Byard was born in Madras, India and educated at Clifton College, Bristol, then Exeter College, was awarded BA degree by Oxford University, admitted to a similar degree ad eundem at Adelaide University in 1888.

Byard arrived in South Australia sometime before 1885, when he started teaching at Whinham College, and took evening classes in Senior Latin at the University of Adelaide.
The following year, he and Herbert S. Steer ran evening classes at Whinham College and was elected president of the Collegiate Schools Association. In July 1886 he reopened Hahndorf College (it had closed due to the illness of its headmaster and proprietor T. W. Boehm), with himself and Steer as joint principals.
He also served as honorary lay reader at St Paul's College, Hahndorf.
Byard and Steer had borrowed £1,200 to purchase the college building, and prospects appeared rosy when a typhoid epidemic struck the school and many potential students stayed away.
Steer's wife was among those infected, and was sent to a private hospital in North Adelaide. Steer was then in severe financial difficulties, and Byard took over the business of the school and its liabilities. Steer then found employment in Mount Gambier, and had just opened a private school in the town when his wife contracted diphtheria, again leading to loss of enrolments and additional expenses, and Steer was forced to declare himself insolvent.

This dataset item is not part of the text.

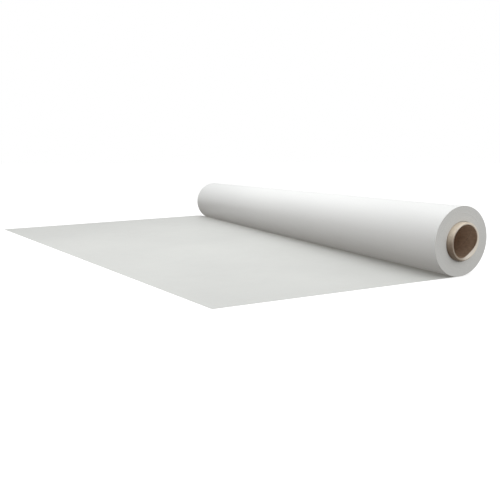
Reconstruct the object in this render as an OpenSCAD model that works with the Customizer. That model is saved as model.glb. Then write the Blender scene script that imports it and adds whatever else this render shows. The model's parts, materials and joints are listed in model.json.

Byard started an affiliated Hahndorf College Boy Scout troop sometime in or before 1909, in which year the first Christmas camp (jamboree) was held at Milang.

Byard closed the school at the end of 1912, citing ill-health.
In later years Byard lived in Reynella. His wife died in 1932 and in April 1935 Byard left on the Orama for England, never to return, living in "North Lodge" or Winstowe Lodge, Charles road, St Leonards-on-Sea, Sussex (previously the home of H. Rider Haggard), where he had the services of a nurse.

==Publications==
- Essential Spelling (1914)

==Other interests==
- Byard was captain of the Hahndorf Cricket Club 1888–1894; hon. secretary 1899
- He was a Freemason, a member of the Prince of Wales Lodge, Mount Barker.
- He served as trustee of the Hahndorf Institute 1893–
- He was a vice-president of the Literary and Debating Society, founded in 1910.
- He was an enthusiastic member of both the choir of St Michael's (Lutheran) church and the Liedertafel.

==Family==
Byard (8 February 1859 – March 1949 at St Leonards, Sussex) married Matilda Eunice Rogers (8 April 1859 – 19 May 1932) c. November 1881 in Woolwich, Kent. Their children include:
- May Marian Byard (c. 1881 – 1967) married Carew Reynell (16 September 1883 – 27 August 1915) on 18 May 1910. He was master of the hounds and polo player. Served with 9th Light Horse Regiment as Major and Lieut. Colonel, killed at Gallipoli. Their son and only child, Dick Reynell, was killed 25 years later in the Battle of Britain. He too left a widow and a child.
- Alfred John Byard (c. November 1883 – 1 May 1916) married Phoebe Elizabeth Gemmell (c. 1883 – 10 July 1955) on 20 May 1908. They had three children.
- Douglas Austin Byard (19 June 1887 – 30 April~3 May 1915) enlisted in 1914, served as private with 16th Battalion of 1st AIF, killed at Gallipoli.
- Amy Mathilde Byard (26 April 1889 – 1981) married Reginald Lancaster Beddome ( – 24 June 1940) on 5 January 1910, lived at "Rockford", Mylor
- Frank Liddell Byard (4 March 1891 – 25 June 1954) served in France and Belgium during WWI, noted as a diarist, later a winemaker and distiller of Reynella.
- Lancelot Walker Byard (12 December 1895 – 3 October 1947) was a vigneron at Reynella.
He married again, to Isobel Anderson (26 June 1861 – 31 January 1941) daughter of General Standen.